THE TASK:
Where a line in the listing below contains the word "each", copy that line.

--- start MATERIAL FOR THIS EXERCISE ---

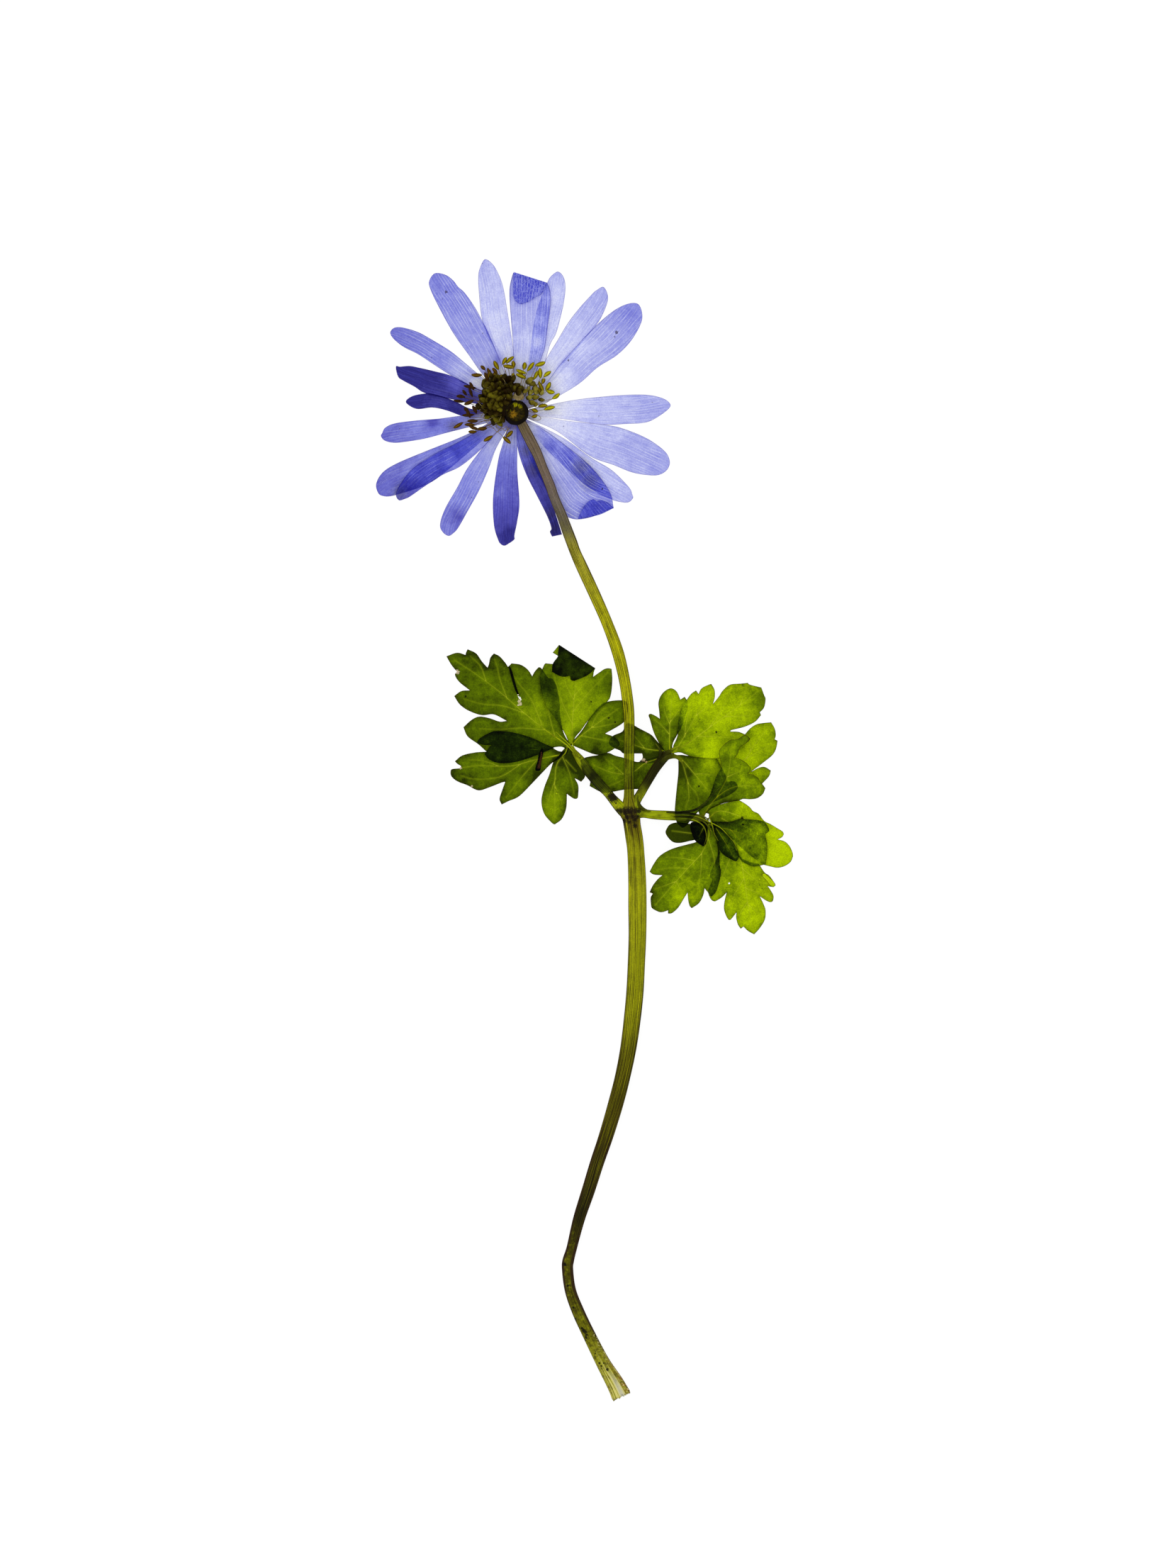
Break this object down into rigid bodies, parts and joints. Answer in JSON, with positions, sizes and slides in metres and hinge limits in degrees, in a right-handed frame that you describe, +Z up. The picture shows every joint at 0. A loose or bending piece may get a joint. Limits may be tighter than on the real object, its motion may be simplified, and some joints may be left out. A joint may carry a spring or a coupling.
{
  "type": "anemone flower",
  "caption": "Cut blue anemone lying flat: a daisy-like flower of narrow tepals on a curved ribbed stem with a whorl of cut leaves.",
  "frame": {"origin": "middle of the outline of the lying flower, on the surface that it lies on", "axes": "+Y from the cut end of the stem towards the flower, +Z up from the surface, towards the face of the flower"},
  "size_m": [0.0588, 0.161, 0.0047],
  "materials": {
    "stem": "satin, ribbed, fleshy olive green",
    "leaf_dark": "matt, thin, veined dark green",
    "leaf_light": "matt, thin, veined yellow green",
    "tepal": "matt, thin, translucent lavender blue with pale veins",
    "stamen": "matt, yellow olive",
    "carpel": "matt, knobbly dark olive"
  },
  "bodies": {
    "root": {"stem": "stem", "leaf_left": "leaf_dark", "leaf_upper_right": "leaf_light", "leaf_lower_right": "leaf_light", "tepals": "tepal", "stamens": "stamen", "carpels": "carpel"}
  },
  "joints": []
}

--- end MATERIAL FOR THIS EXERCISE ---
--- start MATERIAL FOR THIS EXERCISE ---

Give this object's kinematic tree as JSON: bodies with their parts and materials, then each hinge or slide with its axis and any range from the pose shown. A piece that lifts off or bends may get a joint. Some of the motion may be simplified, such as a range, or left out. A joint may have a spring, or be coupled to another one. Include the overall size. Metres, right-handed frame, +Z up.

--- end MATERIAL FOR THIS EXERCISE ---
--- start MATERIAL FOR THIS EXERCISE ---

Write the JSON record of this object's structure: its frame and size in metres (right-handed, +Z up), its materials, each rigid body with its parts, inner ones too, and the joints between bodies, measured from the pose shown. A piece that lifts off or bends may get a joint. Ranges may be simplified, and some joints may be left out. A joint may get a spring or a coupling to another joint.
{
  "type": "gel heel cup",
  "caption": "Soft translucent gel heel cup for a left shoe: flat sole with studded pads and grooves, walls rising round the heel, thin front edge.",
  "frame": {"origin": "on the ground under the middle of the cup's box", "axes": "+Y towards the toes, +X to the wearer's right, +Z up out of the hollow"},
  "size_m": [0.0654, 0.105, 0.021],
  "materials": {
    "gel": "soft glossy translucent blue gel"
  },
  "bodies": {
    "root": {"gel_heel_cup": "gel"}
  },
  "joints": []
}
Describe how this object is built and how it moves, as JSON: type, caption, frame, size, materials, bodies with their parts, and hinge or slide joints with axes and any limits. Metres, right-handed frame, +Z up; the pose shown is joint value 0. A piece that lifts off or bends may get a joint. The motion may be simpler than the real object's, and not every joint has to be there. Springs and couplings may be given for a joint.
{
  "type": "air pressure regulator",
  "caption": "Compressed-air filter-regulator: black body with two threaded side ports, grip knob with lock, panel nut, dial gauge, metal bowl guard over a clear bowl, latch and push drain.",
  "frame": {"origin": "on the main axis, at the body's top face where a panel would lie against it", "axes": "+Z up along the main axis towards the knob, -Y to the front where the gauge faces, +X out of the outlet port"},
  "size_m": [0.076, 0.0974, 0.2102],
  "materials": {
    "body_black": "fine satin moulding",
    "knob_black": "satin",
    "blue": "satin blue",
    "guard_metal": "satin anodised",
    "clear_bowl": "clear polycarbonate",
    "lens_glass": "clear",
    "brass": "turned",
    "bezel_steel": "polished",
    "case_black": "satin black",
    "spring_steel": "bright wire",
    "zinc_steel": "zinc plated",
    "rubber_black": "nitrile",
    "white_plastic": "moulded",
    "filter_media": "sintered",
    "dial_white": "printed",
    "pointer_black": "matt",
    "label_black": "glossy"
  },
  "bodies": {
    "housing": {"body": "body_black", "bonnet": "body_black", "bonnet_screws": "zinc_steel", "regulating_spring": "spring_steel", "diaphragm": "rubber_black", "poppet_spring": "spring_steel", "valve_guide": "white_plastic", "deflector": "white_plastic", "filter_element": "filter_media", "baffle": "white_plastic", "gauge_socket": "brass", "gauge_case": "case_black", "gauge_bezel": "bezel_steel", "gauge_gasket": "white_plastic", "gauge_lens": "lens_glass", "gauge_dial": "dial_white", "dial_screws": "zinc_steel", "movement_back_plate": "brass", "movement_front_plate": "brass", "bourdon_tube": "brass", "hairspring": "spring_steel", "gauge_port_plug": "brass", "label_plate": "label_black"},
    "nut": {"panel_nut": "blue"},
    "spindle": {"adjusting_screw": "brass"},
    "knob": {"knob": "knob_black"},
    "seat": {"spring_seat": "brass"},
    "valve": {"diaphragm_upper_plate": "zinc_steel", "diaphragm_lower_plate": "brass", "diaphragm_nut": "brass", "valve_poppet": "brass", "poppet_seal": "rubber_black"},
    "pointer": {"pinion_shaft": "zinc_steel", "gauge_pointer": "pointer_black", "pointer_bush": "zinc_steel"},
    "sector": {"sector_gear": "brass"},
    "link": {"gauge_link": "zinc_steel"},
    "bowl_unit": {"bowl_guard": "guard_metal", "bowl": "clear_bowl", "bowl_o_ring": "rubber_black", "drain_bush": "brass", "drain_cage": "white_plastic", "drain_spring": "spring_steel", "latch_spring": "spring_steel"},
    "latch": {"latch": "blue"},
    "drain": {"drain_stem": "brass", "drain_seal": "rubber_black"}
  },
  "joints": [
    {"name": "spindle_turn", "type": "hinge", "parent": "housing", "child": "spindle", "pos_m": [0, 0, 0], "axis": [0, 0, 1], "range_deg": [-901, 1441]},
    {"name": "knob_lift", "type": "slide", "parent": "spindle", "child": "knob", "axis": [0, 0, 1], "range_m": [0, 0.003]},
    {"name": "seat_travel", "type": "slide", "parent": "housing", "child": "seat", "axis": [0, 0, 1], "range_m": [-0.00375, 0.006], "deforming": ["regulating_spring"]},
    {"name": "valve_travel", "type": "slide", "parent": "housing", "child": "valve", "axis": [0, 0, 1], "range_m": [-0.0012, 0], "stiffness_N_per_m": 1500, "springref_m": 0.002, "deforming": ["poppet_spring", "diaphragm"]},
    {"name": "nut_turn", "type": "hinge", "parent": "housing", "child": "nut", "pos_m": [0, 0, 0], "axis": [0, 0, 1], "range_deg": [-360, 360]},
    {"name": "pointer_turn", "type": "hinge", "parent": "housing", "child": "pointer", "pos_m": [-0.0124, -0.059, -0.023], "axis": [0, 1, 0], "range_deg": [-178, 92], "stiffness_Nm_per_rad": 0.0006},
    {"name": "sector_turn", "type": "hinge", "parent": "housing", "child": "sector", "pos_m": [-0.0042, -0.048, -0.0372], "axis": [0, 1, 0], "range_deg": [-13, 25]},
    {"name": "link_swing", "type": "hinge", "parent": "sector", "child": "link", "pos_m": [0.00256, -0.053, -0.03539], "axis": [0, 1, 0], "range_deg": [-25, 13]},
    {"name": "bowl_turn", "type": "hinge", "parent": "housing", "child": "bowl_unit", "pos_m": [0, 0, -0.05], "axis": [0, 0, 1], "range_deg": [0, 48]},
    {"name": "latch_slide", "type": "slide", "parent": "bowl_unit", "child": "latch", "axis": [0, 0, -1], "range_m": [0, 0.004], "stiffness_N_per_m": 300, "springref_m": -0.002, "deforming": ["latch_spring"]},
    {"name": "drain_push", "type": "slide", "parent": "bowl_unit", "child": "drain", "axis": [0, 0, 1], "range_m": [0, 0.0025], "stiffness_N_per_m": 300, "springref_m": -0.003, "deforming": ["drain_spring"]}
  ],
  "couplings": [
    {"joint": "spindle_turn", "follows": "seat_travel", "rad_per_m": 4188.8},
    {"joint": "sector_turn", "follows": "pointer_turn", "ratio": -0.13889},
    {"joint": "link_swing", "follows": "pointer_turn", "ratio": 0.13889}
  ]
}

--- end MATERIAL FOR THIS EXERCISE ---

EXPECTED OUTPUT:
Give this object's kinematic tree as JSON: bodies with their parts and materials, then each hinge or slide with its axis and any range from the pose shown. A piece that lifts off or bends may get a joint. Some of the motion may be simplified, such as a range, or left out. A joint may have a spring, or be coupled to another one. Include the overall size. Metres, right-handed frame, +Z up.
Write the JSON record of this object's structure: its frame and size in metres (right-handed, +Z up), its materials, each rigid body with its parts, inner ones too, and the joints between bodies, measured from the pose shown. A piece that lifts off or bends may get a joint. Ranges may be simplified, and some joints may be left out. A joint may get a spring or a coupling to another joint.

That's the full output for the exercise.